Recorded data:
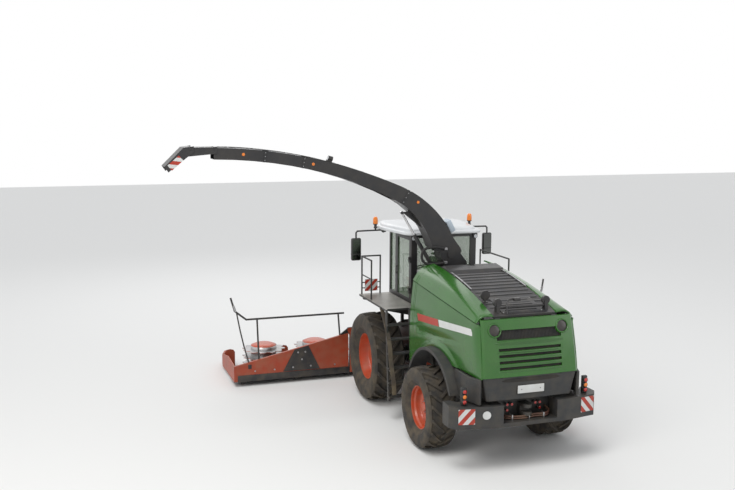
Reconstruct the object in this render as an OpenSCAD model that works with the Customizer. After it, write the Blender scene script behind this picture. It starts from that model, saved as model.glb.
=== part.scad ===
// Self-propelled forage harvester with a folding rotary maize header.
// Millimetres. The machine drives towards -Y, its left side is +X and +Z is up.
// The modules are drawn with the ground at z = 0, the centre line at x = 0 and the
// front axle at y = 0. place() then moves every piece to the middle of the outline.

/* [Wheels] */
// Distance from the front axle to the rear axle
wheelbase = 3100; // [3060:5:3140]
// Width over the tyres
machine_w = 3000; // [2960:10:3060]
// Outer diameter of a front tyre, at the tips of its lugs
front_tyre_d = 1880; // [1840:10:1900]
// Width of a front tyre
front_tyre_w = 680; // [620:10:700]
// Diameter of a front rim at the bead seat
front_rim_d = 980; // [900:10:1020]
// Outer diameter of a rear tyre, at the tips of its lugs
rear_tyre_d = 1520; // [1460:10:1530]
// Width of a rear tyre
rear_tyre_w = 560; // [500:10:580]
// Diameter of a rear rim at the bead seat
rear_rim_d = 800; // [740:10:840]
// Thickness of a tyre's wall
tyre_wall = 45; // [30:1:60]

/* [Chassis] */
// Distance of a frame rail's outer face from the centre line
rail_x = 340; // [300:5:350]
// Width of a frame rail
rail_w = 90; // [70:5:110]
// Underside of the frame rails
rail_z = 960; // [940:5:980]
// Height of a frame rail
rail_h = 220; // [180:5:240]
// Distance of a kingpin from the centre line
kingpin_x = 800; // [780:5:810]
// Radius of the tow pin's hole
tow_bore_r = 16; // [12:1:20]

/* [Cab] */
// Half width of the cab
cab_half_w = 730; // [710:5:760]
// Place of the cab's rear face
cab_rear_y = 900; // [880:5:940]
// Place of the cab's front corners
cab_front_y = -400; // [-440:5:-380]
// How far the windscreen bulges past the front corners
screen_bulge = 520; // [440:10:560]
// Underside of the cab
cab_floor_z = 2080; // [2060:5:2100]
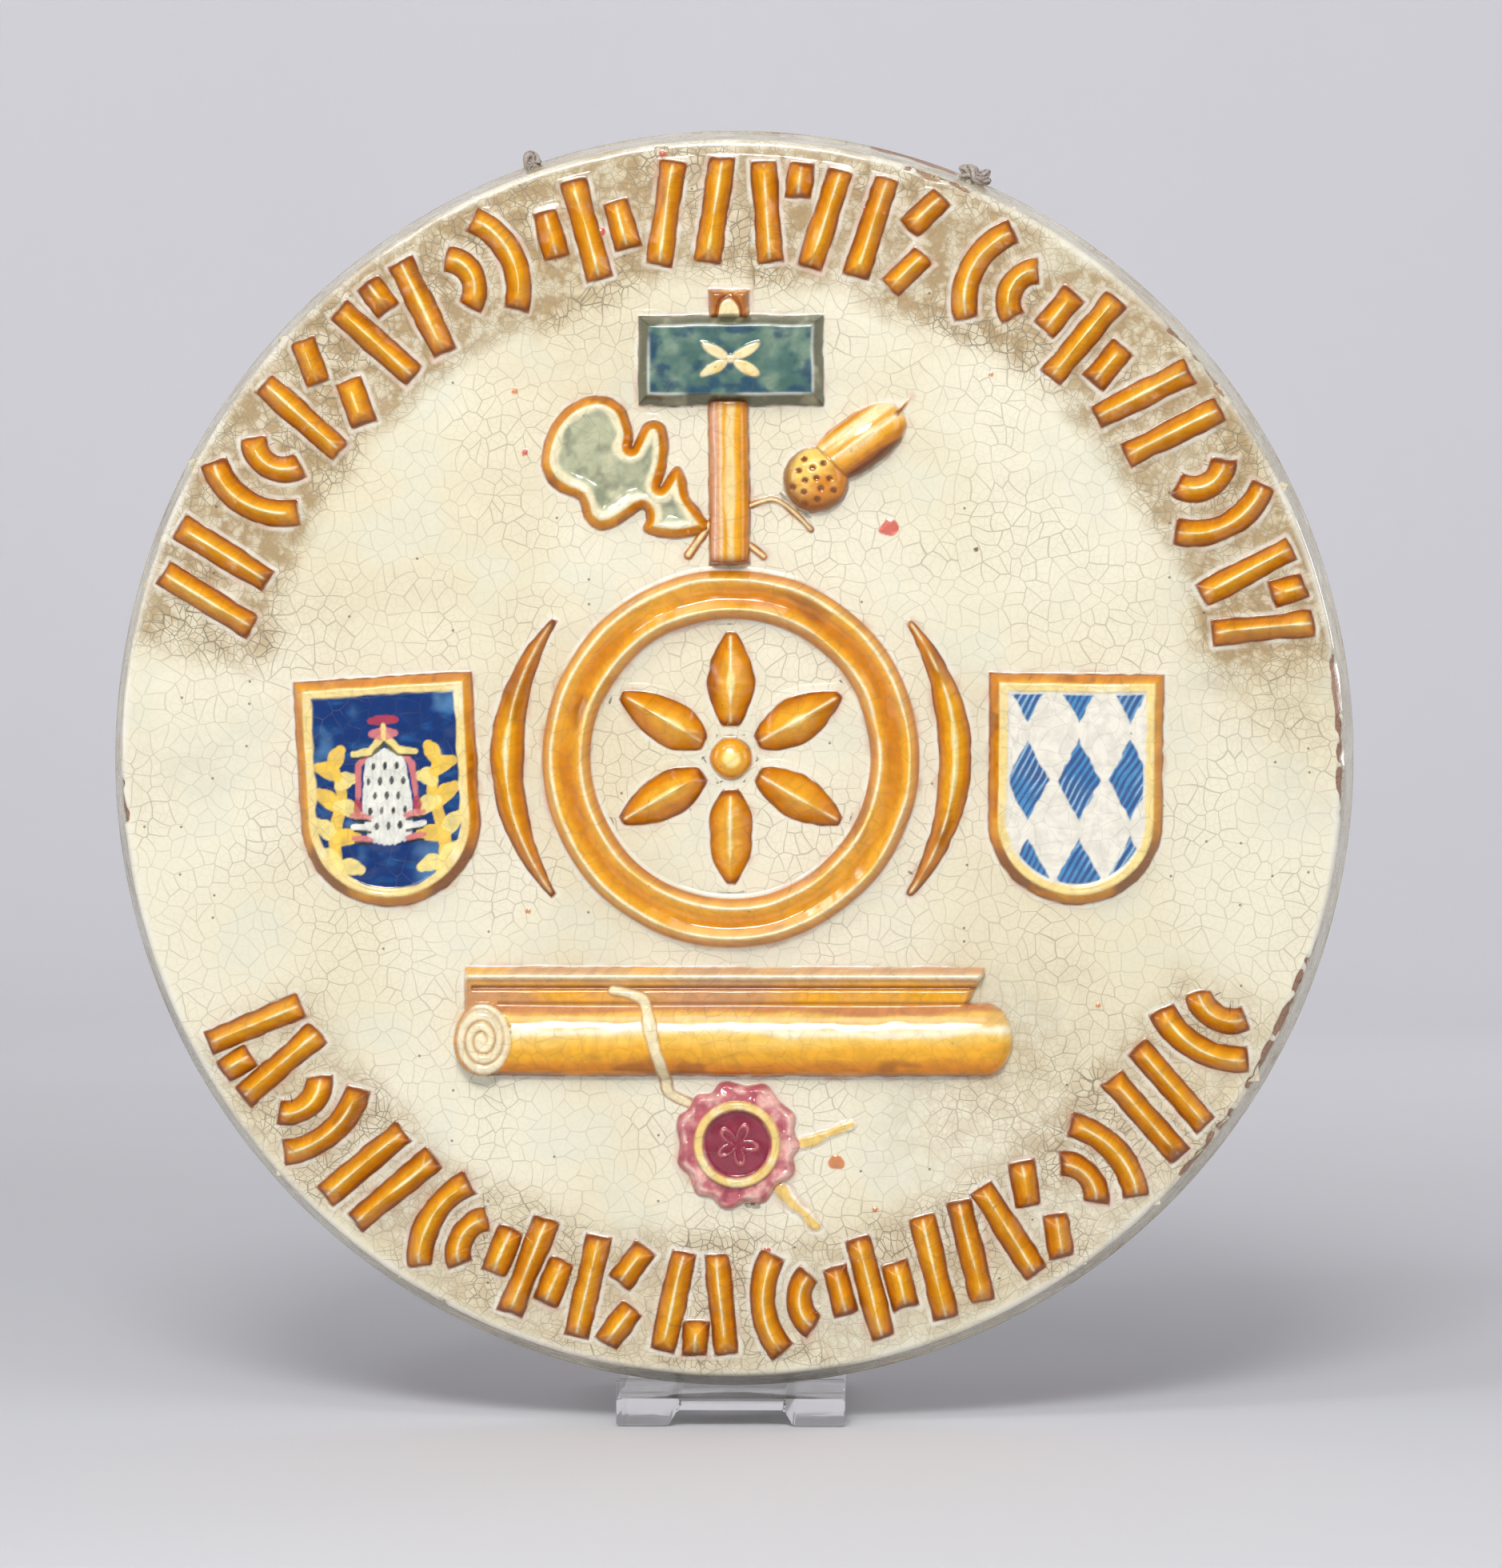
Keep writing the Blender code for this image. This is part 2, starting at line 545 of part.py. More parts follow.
def build():
    clear_scene()
    whole = collection("wall_plaque")
    relief = collection("plaque_relief")
    cutters = collection("plaque_cutters")
    cream = material("cream_glaze", (0.84, 0.79, 0.62), 0.18)
    amber = material("amber_glaze", (0.60, 0.24, 0.03), 0.15)
    slate = material("slate_glaze", (0.10, 0.16, 0.17), 0.2)
    green = material("leaf_glaze", (0.45, 0.44, 0.28), 0.2)
    cobalt = material("cobalt_glaze", (0.01, 0.05, 0.25), 0.2)
    white = material("white_glaze", (0.78, 0.76, 0.68), 0.2)
    crimson = material("crimson_glaze", (0.42, 0.09, 0.12), 0.2)
    clear = material("clear_plastic", (0.95, 0.96, 0.97), 0.03, transmission=1.0)
    twine = material("twine", (0.36, 0.32, 0.25), 0.9)
    plaque = disc(whole, cream)
    ridges("row_upper", row_lines(UPPER_ROW, UPPER_CELLS, 1), STROKE_WIDTH, STROKE_HEIGHT, relief, amber)
    ridges("row_lower", row_lines(LOWER_ROW, LOWER_CELLS, -1), STROKE_WIDTH, STROKE_HEIGHT, relief, amber)
    emblem(relief, amber)
    hammer(relief, slate, amber)
    oak(relief, green, amber)
    shield("shield_left", (-107.5 * MM, 25.2 * MM), 55.5 * MM, 3.3, relief, cobalt)
    shield("shield_right", (106.4 * MM, 26.0 * MM), 53.7 * MM, -0.6, relief, white)
    scroll(relief, amber)
    seal(relief, crimson)
    for piece in relief.objects:
        make_tool(piece)
    boolean(plaque, relief, "UNION")
    cord_holes(cutters)
    boolean(plaque, cutters, "DIFFERENCE")
    cradle(whole, clear)
    cord(whole, twine)


build()
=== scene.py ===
"""Looks of the round glazed-ceramic plaque: modelled relief, crackled glaze, twine and clear cradle."""
import math

import bmesh
import bpy
import numpy as np
from mathutils import Matrix, Vector


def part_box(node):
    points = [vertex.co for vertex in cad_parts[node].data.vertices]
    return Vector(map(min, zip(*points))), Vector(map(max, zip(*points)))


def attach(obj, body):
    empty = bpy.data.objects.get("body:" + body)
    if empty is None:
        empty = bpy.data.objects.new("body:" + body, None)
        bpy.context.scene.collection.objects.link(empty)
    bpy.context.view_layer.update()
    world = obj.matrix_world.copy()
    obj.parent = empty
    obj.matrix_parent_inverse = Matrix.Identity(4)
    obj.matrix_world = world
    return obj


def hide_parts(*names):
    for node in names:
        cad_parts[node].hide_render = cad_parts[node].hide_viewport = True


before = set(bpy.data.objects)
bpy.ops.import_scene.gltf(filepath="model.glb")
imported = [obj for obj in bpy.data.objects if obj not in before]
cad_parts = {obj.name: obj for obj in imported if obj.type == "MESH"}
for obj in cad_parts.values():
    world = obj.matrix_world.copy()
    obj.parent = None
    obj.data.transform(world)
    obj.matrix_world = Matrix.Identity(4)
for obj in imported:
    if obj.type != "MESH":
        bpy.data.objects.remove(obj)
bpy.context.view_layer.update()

# Places read from the frame, in metres
PLAQUE_LOW, PLAQUE_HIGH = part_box("plaque")
DISC_DEPTH = 0.026
FACE_Y = PLAQUE_HIGH.y - DISC_DEPTH
CENTRE_Z = (PLAQUE_LOW.z + PLAQUE_HIGH.z) / 2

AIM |
Repeat exactly the lines from the one that contains "for piece in" through the one that contains "if empty is", and only those.

OUTPUT FOR THIS EXERCISE |
    for piece in relief.objects:
        make_tool(piece)
    boolean(plaque, relief, "UNION")
    cord_holes(cutters)
    boolean(plaque, cutters, "DIFFERENCE")
    cradle(whole, clear)
    cord(whole, twine)


build()
=== scene.py ===
"""Looks of the round glazed-ceramic plaque: modelled relief, crackled glaze, twine and clear cradle."""
import math

import bmesh
import bpy
import numpy as np
from mathutils import Matrix, Vector


def part_box(node):
    points = [vertex.co for vertex in cad_parts[node].data.vertices]
    return Vector(map(min, zip(*points))), Vector(map(max, zip(*points)))


def attach(obj, body):
    empty = bpy.data.objects.get("body:" + body)
    if empty is None:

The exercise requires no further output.